9 It takes more than money. No one is happy about all of the money in politics, but the impact may be more muted than we believe.

Consider the outsize money interests in this election cycle. Sheldon Adelson poured $100 million into six races, and lost them all. Karl Rove’s super PAC put more than $300 million into myriad races; he found success in Indiana – but was shut out everywhere else. And the $91 million dollars Connecticut candidate Linda McMahon spent in two Senate campaigns yielded her exactly zero electoral success.

A threshold amount of money is necessary to be competitive in any business endeavor, but only to a point. Beyond the marginal utility of a minimum dollar amount, pouring more money onto a project is no substitute for substance, a clear value proposition and a product consumers want.

10 It helps to make your own luck.
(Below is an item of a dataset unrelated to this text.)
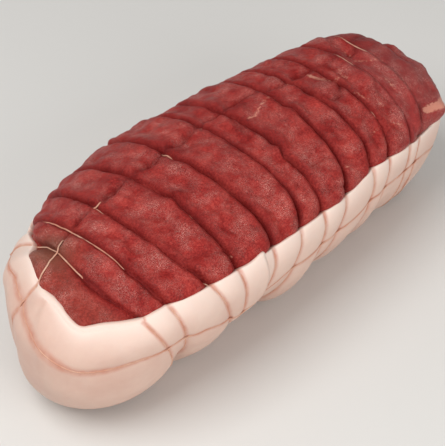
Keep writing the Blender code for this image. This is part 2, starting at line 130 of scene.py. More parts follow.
# The lengthwise strings' places across the joint and below the rim, as shares of its half width and of the
# fat's depth: the crest string at these tie numbers, and both on the round face of the blunt end.
CREST_STRING_TIES = (0, 0.4, 1.2, 2, 6.5, 7.2, 9, 10.4, 11)
CREST_STRING_SIDES = (0.56, 0.45, 0.31, 0.26, 0.28, 0.2, 0.155, 0.07, 0.12)
UNDER_STRING_SIDE = 0.195
BELT_STRING_LEVEL = -0.24
BELT_STRING_TIES = (0, 1.4, 2.2, 4, 4.6, 11)              # and on the near side at these tie numbers
NEAR_BELT_LEVELS = (-0.29, -0.265, -0.38, -0.38, -0.27, -0.25)
KNOT_SIDE, KNOT_LEVEL = 0.18, -0.08       # where they cross on the blunt end
BLUNT_CREST_UP = (-0.8, -0.28, KNOT_LEVEL, 0.37, 0.7)
BLUNT_CREST_SIDES = (0.195, 0.22, KNOT_SIDE, 0.337, 0.53)
BLUNT_BELT_ACROSS = (-0.95, -0.7, -0.36, 0, KNOT_SIDE, 0.5, 0.95)
BLUNT_BELT_LEVELS = (-0.29, -0.22, -0.16, -0.1, KNOT_LEVEL, -0.1, -0.2)


def ease(share):
    """A share from 0 to 1, with a soft start and a soft end."""
    share = np.clip(share, 0, 1)
    return share * share * (3 - 2 * share)


def bump(value, centre, spread):
    """A smooth hump, 1 at the centre."""
    return np.exp(-(((value - centre) / spread) ** 2))


def crease(distance, width):
    """1 in the bottom of a sharp fold, falling off on both sides."""
    return np.exp(-np.abs(distance) / width)


def outline(x):
    """The section at station x: half width, rise, drop, side and height shifts, the underside's bend."""
    share = x / (LENGTH / 2)
    into_near = np.clip((NEAR_CAP - (x + LENGTH / 2)) / NEAR_CAP, 0, 1)
    into_far = np.clip((FAR_CAP - (LENGTH / 2 - x)) / FAR_CAP, 0, 1)
    round_off = (1 - into_near ** NEAR_CAP_POWER) ** (1 / NEAR_CAP_POWER)
    round_off = round_off * (1 - into_far ** FAR_CAP_POWER) ** (1 / FAR_CAP_POWER)
    half = HALF_WIDTH * (1 + WIDTH_TAPER * share + WIDTH_BARREL * share ** 2) * round_off
    rise = CREST_RISE * (1 + CREST_BARREL * share ** 2) * round_off
    under_near = np.clip((UNDER_CAP - (x + LENGTH / 2)) / UNDER_CAP, 0, 1)
    under_off = (1 - under_near ** UNDER_CAP_POWER) ** (1 / UNDER_CAP_POWER)
    drop = BELLY_DROP * np.where(into_near > 0, under_off * (1 - UNDER_LIFT * into_near ** 2), round_off)
    shift = END_BEND * share ** 2 + NEAR_END_BEND * into_near ** 2
    return half, rise, drop, shift, -NEAR_CAP_DROP * into_near ** 2, UNDER_BEND * into_near


def outside(points):
    """Below zero inside the plain body, zero on its skin, above zero outside."""
    x = np.clip(points[:, 0], -LENGTH * JUST_INSIDE, LENGTH * JUST_INSIDE)
    half, rise, drop, shift, sink, bend = outline(x)
    z = points[:, 2] - sink
    height = np.where(z > 0, rise, drop)
    side = points[:, 1] - shift - bend * np.clip(-z / BELLY_DROP, 0, 1)
    level = (np.abs(side) / half) ** SIDE_POWER + (np.abs(z) / height) ** DOME_POWER - 1
    return np.where(np.abs(points[:, 0]) > LENGTH / 2, PAST_THE_TIPS, level)


def body_angle(turn):
    """The tie table's angle for a turn about the rim's middle."""
    turn = np.mod(turn, 360)
    over = NEAR_RIM_ANGLE - FAR_RIM_ANGLE
    above, below = FAR_RIM_ANGLE + turn * over / 180, NEAR_RIM_ANGLE + (turn - 180) * (360 - over) / 180
    return np.where(turn <= 180, above, below)


def waves(angle):
    """The five smooth curves round the section that a tie's five places are joined with."""
    angle = np.radians(angle)
    once, twice = [np.cos(angle), np.sin(angle)], [np.cos(2 * angle), np.sin(2 * angle)]
    return np.stack([np.ones_like(angle)] + once + twice, -1)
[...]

In the waning months of the election, two tragedies presented each campaign an opportunity to respond. The first was the tragedy in Benghazi, Libya, where four Americans, including the U.S. ambassador, were killed by terrorists. The second was Hurricane Sandy, which became a superstorm and devastated parts of New York and New Jersey.

The responses to these to circumstances were markedly different: Obama put partisanship aside, worked closely with New Jersey Gov. Chris Christie and focused on managing the response to the storm. Christie, the keynote speaker at the GOP convention and vocal Obama critic, was effusive in his praise of the president.
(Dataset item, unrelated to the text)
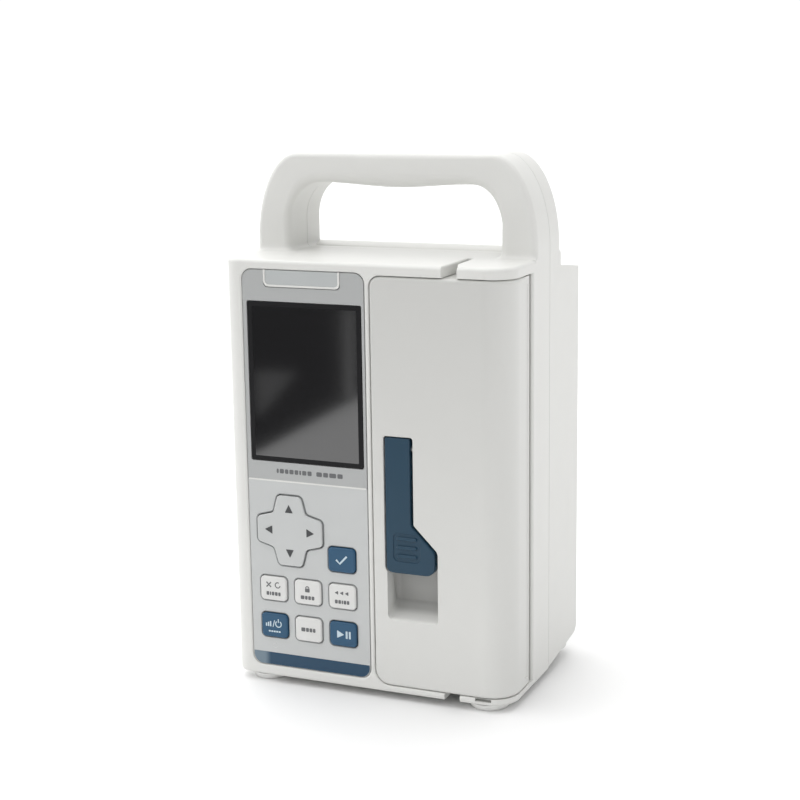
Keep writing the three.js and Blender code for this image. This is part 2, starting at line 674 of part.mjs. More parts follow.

Romney’s response to Benghazi was not nearly as bipartisan. He came across as opportunistic, even craven in response to the tragedy. He was, in the light of American deaths, not especially presidential.

Emergencies are opportunities to demonstrate an understanding of priorities, a sense of what matters most. How you respond to circumstances is important. There are times to focus on your business, and times to put that aside and focus on your people.